# TASK PROMPT:
Return the whole listing exactly as it stands.

# SOURCE DATA:
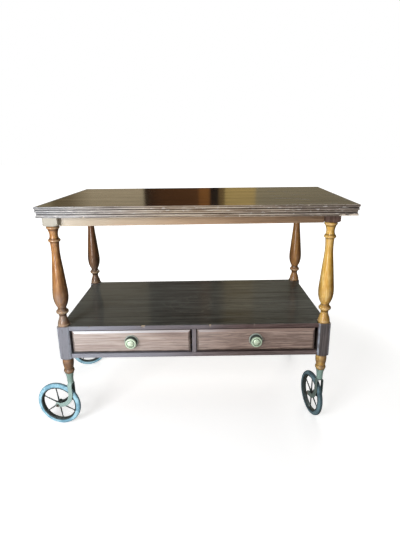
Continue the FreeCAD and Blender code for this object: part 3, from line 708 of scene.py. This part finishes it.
# ---- Drawer knobs ----
# Cast and turned brass: a dished backplate with a raised rim, and a knob on a waisted neck whose
# face has a ring and a raised centre.  The face is rubbed bright, and the grooves are black.
PLATE_RUNS = [
    [(0, 0), (21, 0)],
    ["arc", (21, 0), (20.4, 1.8), (18.6, 2.4)],
    [(18.6, 2.4), (17.4, 1.6)],
    [(17.4, 1.6), (0, 1.6)],
]
KNOB_RUNS = [
    [(0, 1.4), (8, 1.4)],
    [(8, 1.6), (6.2, 6.5), (8, 10.5), (15.6, 13.2)],
    ["arc", (15.6, 13.2), (17, 15.4), (15.4, 17.8)],
    [(15.4, 17.8), (12.4, 18.8)],
    ["arc", (12.4, 18.8), (11, 17.6), (9.6, 18.6)],
    [(9.6, 18.6), (7.6, 19.9), (4, 20.9), (1.2, 21.18), (0, 21.2)],
]


def knob_wear_and_shade(radius, height):
    """Rubbed on the face and dark in the ring groove; painted shade at the rim's edge and underneath."""
    face = np.clip((height - 17.5) / 2, 0, 1)
    groove = np.exp(-((radius - 11) / 1.3) ** 2) * (height > 16)
    painted_shade_at_rim = np.clip((radius - 14) / 1.5, 0, 1) * 0.55
    return face - 1.8 * groove - painted_shade_at_rim - 1.0 * (height < 12)


def plate_wear_and_shade(radius, height):
    """Rubbed on the raised rim, with painted shade in the dish round the knob."""
    return np.clip((height - 1.8) / 0.5, 0, 1) - 1.2 * np.clip((19.2 - radius) / 1.2, 0, 1)


TO_FRONT = Matrix.Rotation(math.radians(90), 3, "X")
# the knob's last colour is its painted shade towards the right end
knob_brass = old_brass("knob_brass", (0.82, 0.98, 0.75), (0.83, 0.91, 0.7),
                       (0.02, 0.022, 0.018), 0.4, (0.53, 0.66, 0.48))
plate_brass = old_brass("plate_brass", (0.34, 0.4, 0.36), (0.6, 0.6, 0.5),
                        (0.012, 0.014, 0.012), 0.4)
for side in ("left", "right"):
    lo, hi = span(side + "_knob_backplate")
    seat = ((lo[0] + hi[0]) / 2, hi[1], (lo[2] + hi[2]) / 2)
    piece(side + "_knob_plate", [spun(PLATE_RUNS, seat, TO_FRONT, 56, plate_wear_and_shade)],
          side + "_drawer", [side + "_knob_backplate"], plate_brass)
    piece(side + "_turned_knob", [spun(KNOB_RUNS, seat, TO_FRONT, 56, knob_wear_and_shade)],
          side + "_drawer", [side + "_knob"], knob_brass)


def plain_steel(name, tint):
    """Steel with a light bloom of rust."""
    material, shader, place = finish(name)
    rust = speckle(place, 180.0, 5.0, 0.65).fade(0.52, 0.7)
    body = rust.tint(tint, (0.16, 0.08, 0.04))
    place.fill(shader, {"Base Color": body, "Roughness": 0.35 + 0.4 * rust,
                        "Metallic": 1.0 - 0.8 * rust})
    return material


steel = plain_steel("screw_steel", (0.42, 0.41, 0.39))
for side in ("left", "right"):
    eased_board(side + "_knob_screw", steel, 0.4)

# ---- Swivel ----
# A steel plate under the lower leaf turns on the frame.  Its stud passes through the pivot rail,
# and a washer and a nut hold it from below.
for node in ("swivel_plate", "swivel_washer", "swivel_nut"):
    eased_board(node, steel, 0.4)

# ---- Top ----
# Two boards of the same size lie one on the other, hinged along the back.  The front and both ends
# of each are moulded: fillet, ovolo, quirk and bead.  The upper face is polished, and the mouldings
# are rubbed pale.
LEAF_L, LEAF_D, LEAF_T = 886.0, 491.0, 15.2
LOWER_INSET, HALF_SEAM = 2.5, 0.15
# inset and depth of a leaf's edge from its outer face to the seam
LEAF_RUNS = [
    [(9, 0), (0.5, 0)],
    ["arc", (0.5, 0), (0.15, 0.15), (0, 0.5)],
    [(0, 0.5), (0, 1.6)],
    ["arc", (0, 1.6), (0.6, 5.7), (2.4, 8.8)],
    [(2.4, 8.8), (2.4, 9.5)],
    ["arc", (2.4, 9.5), (1.1, 12.2), (1.9, 14.7)],
    [(1.9, 14.7), (2.2, LEAF_T)],
    [(2.2, LEAF_T), (9, LEAF_T)],
]
# the arris and the bead are rubbed and the quirk holds dirt: depth, half width
LEAF_RUBBED = ((1.0, 1.1), (5.6, 2.2), (12.2, 1.9))
LEAF_QUIRKS = ((9.15, 0.8), (2.5, 0.4))
HINGE_L, HINGE_W, KNUCKLE_R = 60.0, 24.0, 2.8
GAIN_DEPTH, KNUCKLE_PLAY, END_PLAY, HINGE_OUT = 1.35, 0.5, 0.3, 0.4
HINGE_XS = (-300.0, 0.0, 300.0)
hinge = next(j for j in frame["joints"] if j["name"] == "leaf_hinge")
top_turn = math.atan2(-hinge["axis"][1], -hinge["axis"][0])
rest = next(m for m in frame["record"]["mounts"] if m["name"] == "top_surface")
TOP_MIDDLE = np.array(rest["pos_m"]) / MM
Z_SEAM = TOP_MIDDLE[2] - LEAF_T - HALF_SEAM
# knocks along the front edge: x along the leaf, half width, depth, on the upper or the lower leaf
KNOCK_REACH = 6.0
KNOCKS = {
    "upper": ((300.0, 3.0, 0.8),),
    "lower": ((421.0, 18.0, 2.2), (392.0, 12.0, 1.6), (-300.0, 4.0, 1.0), (120.0, 3.0, 0.9)),
}


def turned_to(points, turn, place):
    """Points turned about Z by an angle, then moved over the floor to their place."""
    c, s = math.cos(turn), math.sin(turn)
    moved = points.copy()
    moved[..., 0] = place[0] + points[..., 0] * c - points[..., 1] * s
    moved[..., 1] = place[1] + points[..., 0] * s + points[..., 1] * c
    return moved


def to_top(points):
    """From the leaf's own axes to where the turned top stands."""
    return turned_to(points, top_turn, TOP_MIDDLE)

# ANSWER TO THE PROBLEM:
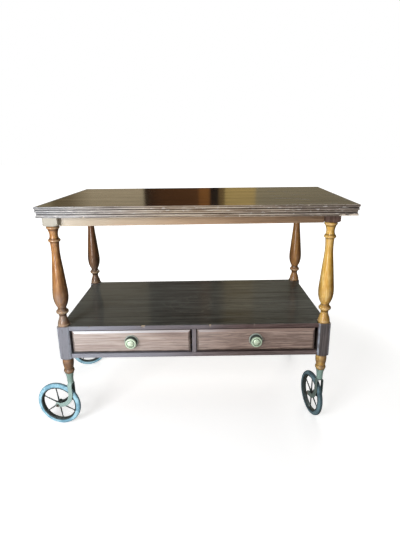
Continue the FreeCAD and Blender code for this object: part 3, from line 708 of scene.py. This part finishes it.
# ---- Drawer knobs ----
# Cast and turned brass: a dished backplate with a raised rim, and a knob on a waisted neck whose
# face has a ring and a raised centre.  The face is rubbed bright, and the grooves are black.
PLATE_RUNS = [
    [(0, 0), (21, 0)],
    ["arc", (21, 0), (20.4, 1.8), (18.6, 2.4)],
    [(18.6, 2.4), (17.4, 1.6)],
    [(17.4, 1.6), (0, 1.6)],
]
KNOB_RUNS = [
    [(0, 1.4), (8, 1.4)],
    [(8, 1.6), (6.2, 6.5), (8, 10.5), (15.6, 13.2)],
    ["arc", (15.6, 13.2), (17, 15.4), (15.4, 17.8)],
    [(15.4, 17.8), (12.4, 18.8)],
    ["arc", (12.4, 18.8), (11, 17.6), (9.6, 18.6)],
    [(9.6, 18.6), (7.6, 19.9), (4, 20.9), (1.2, 21.18), (0, 21.2)],
]


def knob_wear_and_shade(radius, height):
    """Rubbed on the face and dark in the ring groove; painted shade at the rim's edge and underneath."""
    face = np.clip((height - 17.5) / 2, 0, 1)
    groove = np.exp(-((radius - 11) / 1.3) ** 2) * (height > 16)
    painted_shade_at_rim = np.clip((radius - 14) / 1.5, 0, 1) * 0.55
    return face - 1.8 * groove - painted_shade_at_rim - 1.0 * (height < 12)


def plate_wear_and_shade(radius, height):
    """Rubbed on the raised rim, with painted shade in the dish round the knob."""
    return np.clip((height - 1.8) / 0.5, 0, 1) - 1.2 * np.clip((19.2 - radius) / 1.2, 0, 1)


TO_FRONT = Matrix.Rotation(math.radians(90), 3, "X")
# the knob's last colour is its painted shade towards the right end
knob_brass = old_brass("knob_brass", (0.82, 0.98, 0.75), (0.83, 0.91, 0.7),
                       (0.02, 0.022, 0.018), 0.4, (0.53, 0.66, 0.48))
plate_brass = old_brass("plate_brass", (0.34, 0.4, 0.36), (0.6, 0.6, 0.5),
                        (0.012, 0.014, 0.012), 0.4)
for side in ("left", "right"):
    lo, hi = span(side + "_knob_backplate")
    seat = ((lo[0] + hi[0]) / 2, hi[1], (lo[2] + hi[2]) / 2)
    piece(side + "_knob_plate", [spun(PLATE_RUNS, seat, TO_FRONT, 56, plate_wear_and_shade)],
          side + "_drawer", [side + "_knob_backplate"], plate_brass)
    piece(side + "_turned_knob", [spun(KNOB_RUNS, seat, TO_FRONT, 56, knob_wear_and_shade)],
          side + "_drawer", [side + "_knob"], knob_brass)


def plain_steel(name, tint):
    """Steel with a light bloom of rust."""
    material, shader, place = finish(name)
    rust = speckle(place, 180.0, 5.0, 0.65).fade(0.52, 0.7)
    body = rust.tint(tint, (0.16, 0.08, 0.04))
    place.fill(shader, {"Base Color": body, "Roughness": 0.35 + 0.4 * rust,
                        "Metallic": 1.0 - 0.8 * rust})
    return material


steel = plain_steel("screw_steel", (0.42, 0.41, 0.39))
for side in ("left", "right"):
    eased_board(side + "_knob_screw", steel, 0.4)

# ---- Swivel ----
# A steel plate under the lower leaf turns on the frame.  Its stud passes through the pivot rail,
# and a washer and a nut hold it from below.
for node in ("swivel_plate", "swivel_washer", "swivel_nut"):
    eased_board(node, steel, 0.4)

# ---- Top ----
# Two boards of the same size lie one on the other, hinged along the back.  The front and both ends
# of each are moulded: fillet, ovolo, quirk and bead.  The upper face is polished, and the mouldings
# are rubbed pale.
LEAF_L, LEAF_D, LEAF_T = 886.0, 491.0, 15.2
LOWER_INSET, HALF_SEAM = 2.5, 0.15
# inset and depth of a leaf's edge from its outer face to the seam
LEAF_RUNS = [
    [(9, 0), (0.5, 0)],
    ["arc", (0.5, 0), (0.15, 0.15), (0, 0.5)],
    [(0, 0.5), (0, 1.6)],
    ["arc", (0, 1.6), (0.6, 5.7), (2.4, 8.8)],
    [(2.4, 8.8), (2.4, 9.5)],
    ["arc", (2.4, 9.5), (1.1, 12.2), (1.9, 14.7)],
    [(1.9, 14.7), (2.2, LEAF_T)],
    [(2.2, LEAF_T), (9, LEAF_T)],
]
# the arris and the bead are rubbed and the quirk holds dirt: depth, half width
LEAF_RUBBED = ((1.0, 1.1), (5.6, 2.2), (12.2, 1.9))
LEAF_QUIRKS = ((9.15, 0.8), (2.5, 0.4))
HINGE_L, HINGE_W, KNUCKLE_R = 60.0, 24.0, 2.8
GAIN_DEPTH, KNUCKLE_PLAY, END_PLAY, HINGE_OUT = 1.35, 0.5, 0.3, 0.4
HINGE_XS = (-300.0, 0.0, 300.0)
hinge = next(j for j in frame["joints"] if j["name"] == "leaf_hinge")
top_turn = math.atan2(-hinge["axis"][1], -hinge["axis"][0])
rest = next(m for m in frame["record"]["mounts"] if m["name"] == "top_surface")
TOP_MIDDLE = np.array(rest["pos_m"]) / MM
Z_SEAM = TOP_MIDDLE[2] - LEAF_T - HALF_SEAM
# knocks along the front edge: x along the leaf, half width, depth, on the upper or the lower leaf
KNOCK_REACH = 6.0
KNOCKS = {
    "upper": ((300.0, 3.0, 0.8),),
    "lower": ((421.0, 18.0, 2.2), (392.0, 12.0, 1.6), (-300.0, 4.0, 1.0), (120.0, 3.0, 0.9)),
}


def turned_to(points, turn, place):
    """Points turned about Z by an angle, then moved over the floor to their place."""
    c, s = math.cos(turn), math.sin(turn)
    moved = points.copy()
    moved[..., 0] = place[0] + points[..., 0] * c - points[..., 1] * s
    moved[..., 1] = place[1] + points[..., 0] * s + points[..., 1] * c
    return moved


def to_top(points):
    """From the leaf's own axes to where the turned top stands."""
    return turned_to(points, top_turn, TOP_MIDDLE)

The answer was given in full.